When and how to decouple your application for better team velocity and deployment flexibility.
The Monolith Debt
Monoliths are great for startups, but as your team grows to 30+ developers, they become a bottleneck. Deployment times increase, and a single bug can take down the entire system. At Nodezee, we help companies identify the "seams" in their code to begin the decoupling process.
Defining Service Boundaries
The key to microservices is Domain-Driven Design. We break the application into independent services—like "Billing," "User Management," and "Notifications"—that communicate via lightweight protocols like gRPC or RabbitMQ. This allows each team to move at their own pace.
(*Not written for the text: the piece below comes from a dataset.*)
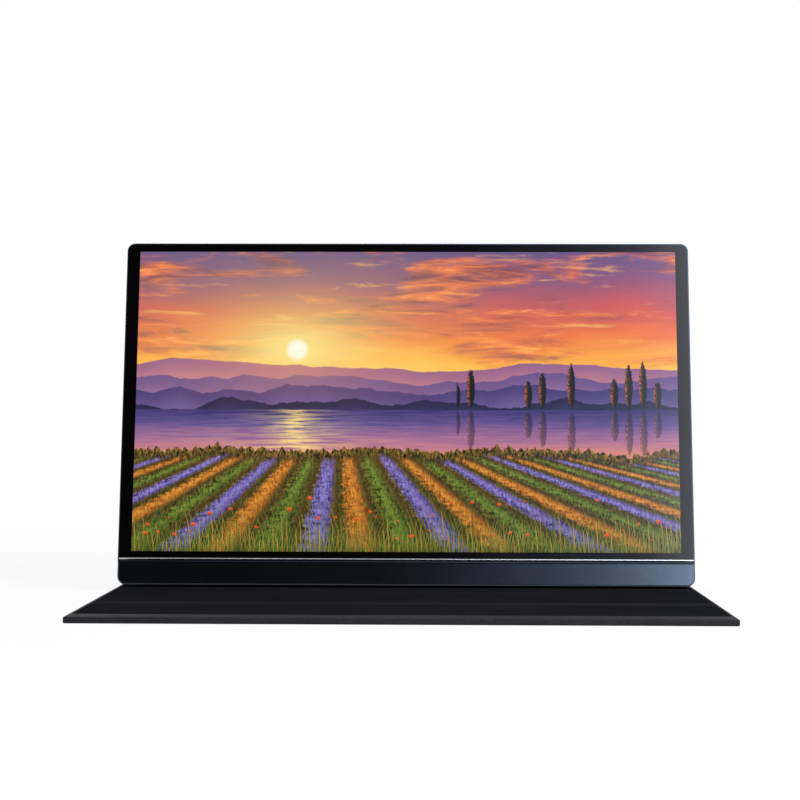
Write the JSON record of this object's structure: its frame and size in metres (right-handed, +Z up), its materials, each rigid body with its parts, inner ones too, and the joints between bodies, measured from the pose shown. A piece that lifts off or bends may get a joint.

The Challenge of Data Consistency
In a distributed system, you lose ACID transactions across services. We implement the Saga Pattern to manage distributed transactions. If a step in a multi-service process fails, we trigger "compensating transactions" to roll back changes and maintain data integrity.
API Gateways and Service Discovery
How do services find each other? We use tools like Kong or AWS API Gateway to manage routing, authentication, and rate-limiting at a central entry point. This simplifies the frontend experience, as it only needs to talk to one endpoint.
Conclusion: DevOps Culture
Microservices are as much about culture as they are about code. You need robust CI/CD pipelines and automated testing. Without a strong DevOps foundation, microservices will create more problems than they solve. We ensure our clients are ready for this transition before we write a single line of code.